Petrino believes Scheelhaase has the arm strength for major college football. But he must keep working on the techniques necessary to complete a wide variety of passes.
"That's just something you've got to keep repping. It's footwork and balance and snapping your wrist."
Charest had a frustrating day. Besides spraining his ankle, he completed just 2 of 8 passes for 15 yards and two interceptions. Chandler Whitmer drew praise from Zook after hitting on 7 of 8 for 43 yards and a 10 yard touchdown pass on the last play of the game to reserve tight end Ed Viliunas for the Blue team's only score.
"I was impressed with Chandler today. I thought he did an awfully nice job. Two scrimmages before the last one, Chandler had that wide-eyed look. But he really settled down today and did a nice job. He'll continue to improve."
Leshoure gained 129 yards in 12 carries, while Ford added 99 in 6 tries. For the Blue team, Troy Pollard ran for 47 yards in 14 tough chances. Jenkins led all receivers with 95 yards on 6 catches. Eddie McGee, Zach Becker, Jack Ramsey, Justin Lattimore and Viliunas each caught two balls.
On special teams, Anthony Santella punted for both sides and averaged over 40 yards a punt while dropping some inside the red zone. And Terry Hawthorne proved valuable on punt returns, gaining 81 yards on 5 tries.
Both offense and defense played vanilla as they didn't want to show anything to future opponents. They will save the complexity and deception for Missouri.
Other spring award winners besides Gress included Jenkins and Graham Pocic sharing Most Improved on offense, and the Most Improved walkon was Zac Pedersen. Jeff Allen was given the Best Effort award for offense, while Staples won that award for his defensive play.
Scheelhaase and Clay Nurse shared the Faculty Award for Exemplary Leadership In Community, Classroom and on the Field. And Zach Becker was given the Chancellor's Award for Academic Excellence.
The Illini now must work without their coaches watching over them. How they respond during the spring and summer will determine their success rate in the fall according to Zook.

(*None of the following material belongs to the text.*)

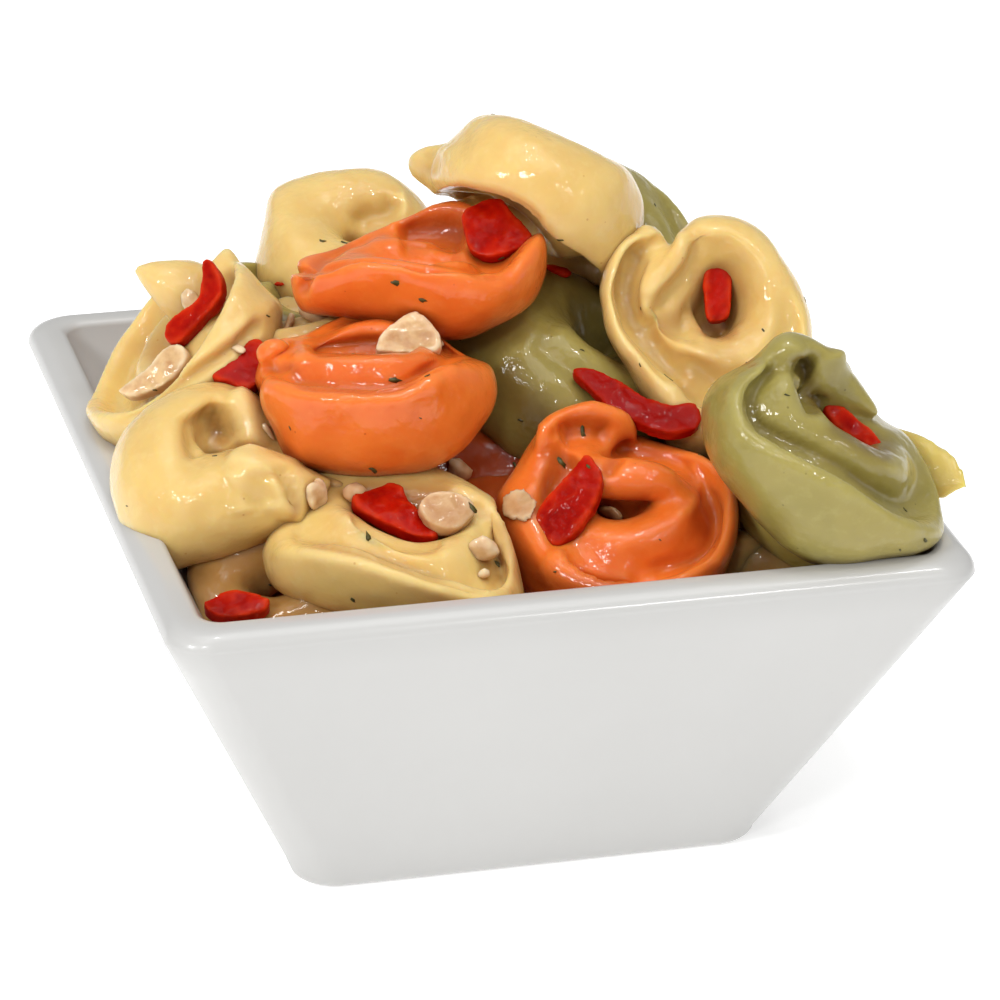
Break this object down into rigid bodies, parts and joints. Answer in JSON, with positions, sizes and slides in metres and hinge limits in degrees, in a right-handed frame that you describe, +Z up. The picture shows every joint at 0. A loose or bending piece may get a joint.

"Overall, it's been a very productive spring. It's gonna be important these guys continue over the summer to get better. When they have to do it on their own, that's where your leadership comes in. It's very important they do the things in the summer necessary to get better. Be in the film room watching tape.
"There's no reason for me to believe that's not gonna happen. We should be a better football team when we reconvene in August than we are right now."